Appropriation triggers a powerful public response when mediocrity and privilege intersect, creating another blatant cultural rip-off. “I think it’s a matter of [being] conspicuous and inconspicuous,” Jackson says. “Miley Cyrus twerking on stage is very conspicuous. Meanwhile we have musicians like John Mayer and Ed Sheeran who owe a debt to genres and styles of music that were invented and innovated by black musicians and black traditions of the past, but we’re not talking about that all the time because it’s not as conspicuous. There is a certain element of virtuosity that allows certain appropriative gestures to go unremarked upon. If you do the thing well and you’re good at it, we have other things to talk about your art besides where your influences come from.”

Jackson contrasts the controversy surrounding Dana Schutz’s 2016 painting, Open Casket, which depicted the corpse of Emmett Till, to the exaltation of Pablo Picasso and Gertrude Stein. “We don’t really talk about people who depended on a Blackness of their own imagination to become the avant-garde,” she says. “We don’t really talk about quieter instances of appropriation because we’d be talking about everything.”
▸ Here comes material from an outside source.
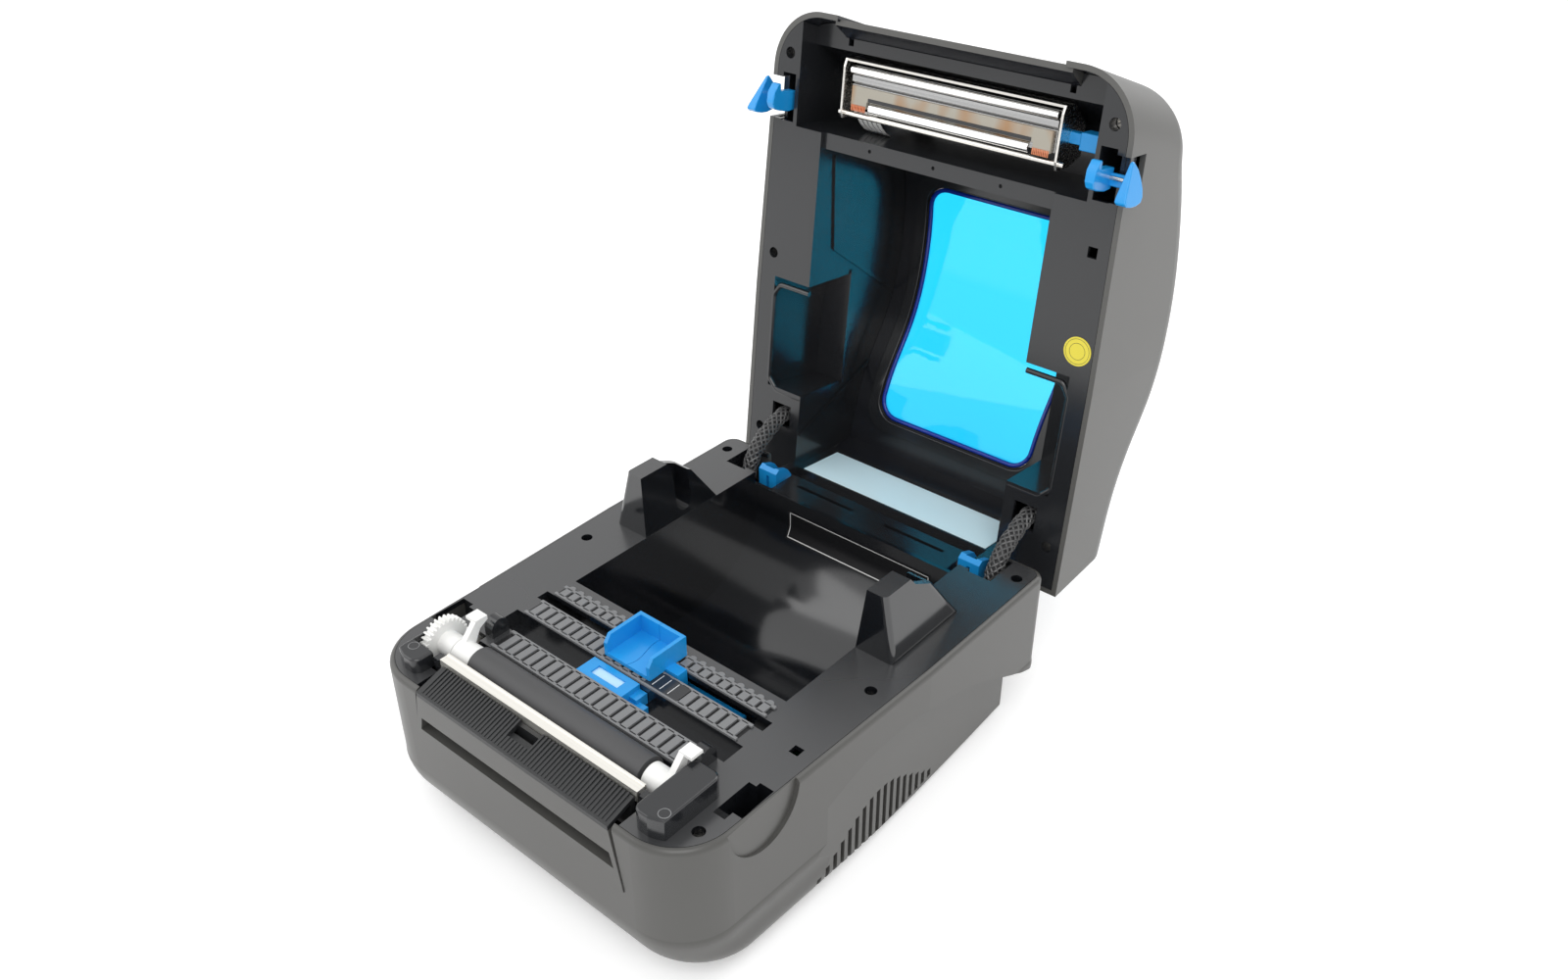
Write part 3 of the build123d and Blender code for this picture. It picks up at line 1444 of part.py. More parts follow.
def main():
    os.makedirs("parts", exist_ok=True)
    centred = Pos(0, -open_middle_y, 0)
    for name, make in base_nodes.items():
        export_step(centred * make(), f"parts/{name}.step")
    for name, make in lid_nodes.items():
        export_step(centred * opened(make()), f"parts/{name}.step")


main()
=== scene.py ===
import json
import math
import bmesh
import bpy
from mathutils import Matrix, Vector
from mathutils.bvhtree import BVHTree


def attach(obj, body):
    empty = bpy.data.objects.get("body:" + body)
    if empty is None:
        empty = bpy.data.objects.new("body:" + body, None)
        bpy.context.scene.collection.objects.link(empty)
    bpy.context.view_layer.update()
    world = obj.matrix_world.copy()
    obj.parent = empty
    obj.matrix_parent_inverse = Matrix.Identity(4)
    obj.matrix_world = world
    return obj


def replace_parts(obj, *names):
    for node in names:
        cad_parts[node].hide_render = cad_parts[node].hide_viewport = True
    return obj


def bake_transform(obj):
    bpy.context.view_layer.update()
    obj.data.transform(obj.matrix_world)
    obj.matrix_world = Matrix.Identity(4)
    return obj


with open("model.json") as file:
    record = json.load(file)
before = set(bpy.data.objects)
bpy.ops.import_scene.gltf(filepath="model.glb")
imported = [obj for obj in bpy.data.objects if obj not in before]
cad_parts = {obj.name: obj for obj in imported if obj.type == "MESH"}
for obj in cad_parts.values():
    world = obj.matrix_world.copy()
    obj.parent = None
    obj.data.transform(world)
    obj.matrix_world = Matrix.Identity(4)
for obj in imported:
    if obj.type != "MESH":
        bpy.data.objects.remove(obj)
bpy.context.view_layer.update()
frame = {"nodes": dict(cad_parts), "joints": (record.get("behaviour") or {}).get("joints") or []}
nodes = frame["nodes"]
print("frame loaded:", len(nodes), "parts")

mm = 0.001
lidTilt = math.radians(96.17)  # how far the lid stands open
hingeLine = Vector(next(joint["pos_m"] for joint in frame["joints"] if joint["name"] == "lid_hinge"))
hingeLine.x = 0
baseMiddle = 129.0  # mm from the middle of the base back to the hinge
lidRoot = (-22.15, 15.6)  # mm from the hinge to s 0, d 0 with the lid closed


def basePoint(x, y, z):
    # mm to metres: y from the middle of the base, z from the table
    return Vector((x * mm, hingeLine.y + (y - baseMiddle) * mm, z * mm))


def lidPoint(x, s, d):
    # s runs from the lid's hinge end to its front, d from its rim towards its top
    y, z = (lidRoot[0] - s) * mm, (lidRoot[1] + d) * mm
    c, t = math.cos(lidTilt), math.sin(lidTilt)
    return Vector((x * mm, hingeLine.y + y * c + z * t, hingeLine.z - y * t + z * c))


lidAlong = (lidPoint(0, 1, 0) - lidPoint(0, 0, 0)).normalized()
lidDeep = (lidPoint(0, 0, 1) - lidPoint(0, 0, 0)).normalized()


# node helpers


def feed(tree, inputs, values):
    # a socket is linked, any other value is set
    for key, value in values.items():
        if isinstance(value, bpy.types.NodeSocket):
            tree.links.new(value, inputs[key])
        else:
            inputs[key].default_value = value


def addNode(tree, kind, values=None, **settings):
    node = tree.nodes.new(kind)
    for key, value in settings.items():
        setattr(node, key, value)
    feed(tree, node.inputs, values or {})
    return node


def newGroup(name, inputs, outputs, kind="ShaderNodeTree"):
    group = bpy.data.node_groups.new(name, kind)
    for label, socketKind, value in inputs:
        socket = group.interface.new_socket(label, in_out="INPUT", socket_type="NodeSocket" + socketKind)
        if value is not None:
            socket.default_value = value
    for label, socketKind in outputs:
        group.interface.new_socket(label, in_out="OUTPUT", socket_type="NodeSocket" + socketKind)
    return group, group.nodes.new("NodeGroupInput").outputs, group.nodes.new("NodeGroupOutput").inputs


def mathNode(tree, operation, *values):
    return addNode(tree, "ShaderNodeMath", dict(enumerate(values)), operation=operation).outputs[0]


def vectorNode(tree, operation, *values):
    return addNode(tree, "ShaderNodeVectorMath", dict(enumerate(values)), operation=operation).outputs[0]


def scaled(tree, vector, factor):
    return addNode(tree, "ShaderNodeVectorMath", {0: vector, "Scale": factor}, operation="SCALE").outputs[0]


# shader groups


lookOutputs = [("Colour", "Color"), ("Roughness", "Float"), ("Height", "Float")]


def swing(group, noise, low, high):
    # noise stretched to run from -1 to 1
    return addNode(group, "ShaderNodeMapRange", {
        "Value": noise.outputs["Fac"], "From Min": low, "From Max": high,
        "To Min": -1.0, "To Max": 1.0}).outputs["Result"]


def closeLook(group, given, result, drift, spread, noise):
    feed(group, result, {
        "Colour": scaled(group, given["Colour"], mathNode(group, "ADD", drift, 1.0)),
        "Roughness": mathNode(group, "ADD", spread, given["Roughness"]), "Height": noise.outputs["Fac"]})
    return group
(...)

But it might not be the worst thing if we did. Picasso’s appropriation of African masks reflects the political and cultural climate of the time, when the Global South was largely colonized and its art was described as “primitive” — a term used throughout the greater part of the twentieth century by major white-owned institutions. Exploring and exposing the unconscious and conscious acts of appropriation allows us course-correct inequality in its many forms and give originators what they have rightfully earned. Honoring the creative impulse invites us to take greater responsibility not only for what we make, but to delve deeper into those who have inspired our ideas as well as hip other people to the original source material. Though it’s become commonplace to usurp other people’s ideas for personal gain, Wilde long ago warned, “Everything popular is wrong.”